Scalability of Services

The potential for scaling services without a significant cost increase can make an agency more attractive. This includes expanding to new markets or offering additional services with minimal investment. Agencies, by nature, are very scalable. For example, a Shopify developer can operate across any country, and the buying agency can hire local account managers to cover the service’s client relations and language aspects. In contrast, if you niche too much and only focus on a location or a narrow market, this isn’t scalable. An example would be an agency that does SEO for pharmaceuticals. It’s a lucrative market, but there aren’t many businesses that operate in this market, and you won’t be able to work directly with a client’s competitor, so your overall market is limited.

Over reliance on 1 client 

A diversified client base reduces risk and increases attractiveness. Businesses with a well-balanced client portfolio, where no single client dominates the revenue, are seen as more stable and appealing. I aim for no client representing over 10% of our overall income. Yes, there’s been a period where this has been larger, but when it is, I treat it as additional income and avoid relying on it until things have balanced out again. It’s too risky for you and the buyer. I’ve seen a scenario where an agency sold, and within a few months, the largest client who had been with them for over four years. This client represented nearly 25% of the business. It’s safe to say this agency owner didn’t get anywhere near the overall value of the sale as they missed their earn-out targets considerably.

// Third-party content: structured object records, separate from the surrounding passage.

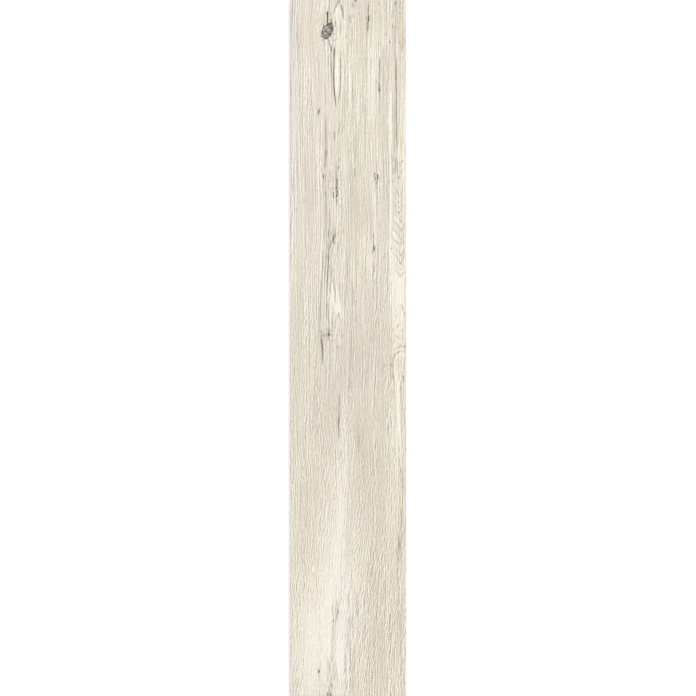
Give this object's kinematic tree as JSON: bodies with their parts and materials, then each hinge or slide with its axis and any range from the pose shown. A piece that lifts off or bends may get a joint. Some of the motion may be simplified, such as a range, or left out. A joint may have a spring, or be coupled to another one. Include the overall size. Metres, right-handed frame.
{
  "type": "wood look porcelain plank tile",
  "caption": "Long flat porcelain tile with a pale knotty wood plank face, bevelled top edges and a shallow waffle back, bedded in adhesive as floor or wall covering.",
  "frame": {"origin": "middle of the bed face, in the plane of the crests of the keying ribs that the tile rests on", "axes": "+Z out of the printed face, +Y along the plank's length towards the end with the large knot, +X across it to the right when that end is up"},
  "size_m": [0.2, 1.2, 0.009],
  "materials": {
    "porcelain": "matte"
  },
  "bodies": {
    "root": {"porcelain_plank": "porcelain"}
  },
  "joints": []
}
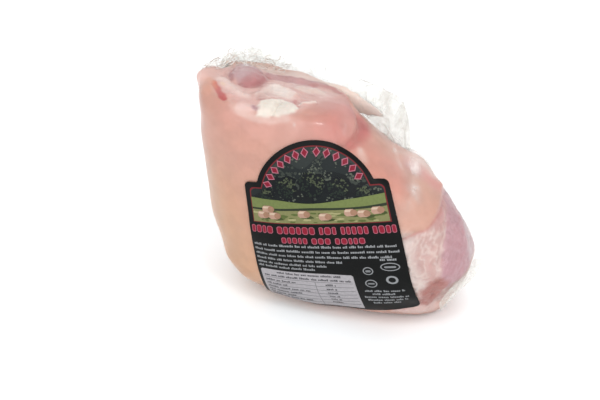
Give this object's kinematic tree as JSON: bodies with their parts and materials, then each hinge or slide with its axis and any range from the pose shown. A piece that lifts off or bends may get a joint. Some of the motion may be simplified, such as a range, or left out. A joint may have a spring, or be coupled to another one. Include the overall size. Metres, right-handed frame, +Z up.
{
  "type": "vacuum-packed pork knuckle",
  "caption": "Pink half-cooked pork knuckle sealed in clear film, cut bone end up, with an arch-topped black printed label on its front.",
  "frame": {"origin": "under the middle of the whole, on the surface that it stands on", "axes": "+X along the knuckle's long way, from the cut bone end's side to the shoulder; +Y from the label to the back; +Z up"},
  "size_m": [0.153, 0.0852, 0.1209],
  "materials": {
    "film": "clear glossy film drawn tight on pale pink skin and meat",
    "meat": "moist pale pink rind, with mauve lean and cream cartilage at the cuts",
    "print": "satin black coated paper with a coloured print"
  },
  "bodies": {
    "root": {"bag": "film", "label": "print"}
  },
  "joints": []
}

Brand Recognition and Market Presence

An established brand and a strong market presence can be a significant asset, indicating stability and a proven track record. I address This critical point in my other post on lifestyle vs performance agencies. If the agency’s brand recognition is tied to the agency founder’s brand and not the agency itself, this may cause further questions when selling; again, it’s not a deal breaker, but expect questioning. The buyer may even negotiate to buy your social accounts with the agency if they deem them valuable.

Cultural Fit and Management Style

Agencies often have unique cultures and management styles that must align with potential buyers’ values and operational techniques. This point is something that the buyers have tried to put a much higher emphasis on over the last few years, particularly in my space of digital marketing. Digital marketing agencies often have a strong culture, and there have been many cases in recent years of high staff turnover post-sale due to culture clashes. M&A advisors have also emphasised finding you the ‘right’ buyer, but take this as a pinch of salt and do your due diligence on your buyer.

The industries an agency serves can affect its attractiveness. Agencies serving growing or stable industries may appeal more than those in declining sectors. This is a straightforward one to explain: during the COVID period, many e-commerce agencies sold. eCommerce was exploding, and with it did Shopify and the Shopify ecosystem, so some of the largest eCommerce agencies sold up during this peak period for eCommerce. As did I, but in a different route, favouring employee ownership over traditional M&A.

Innovation and Adaptability

The ability of an agency to innovate and adapt to changing market conditions can make it more attractive, as it shows potential for future growth and relevance. Using case studies and historical references can help here. Also, if you have an in-house data or technical team whose role is to innovate and keep the agency ahead of the trends, this can look favourable, but it depends on the buyer again.

In conclusion, understanding the value of your agency and how to maximise it is crucial whether you are planning to sell or not. EBITDA and multipliers are fundamental concepts that play a significant role in determining the sale value of your business. Knowing how to calculate your EBITDA and how multipliers vary by industry can help you make informed decisions as you navigate the M&A landscape. Furthermore, focusing on the factors that influence your multiplier, such as scalability, growth potential, and risk factors, can help you increase your agency’s sellability and overall value. With a better understanding of these concepts, you can confidently take steps to enhance your business’s appeal and increase its value.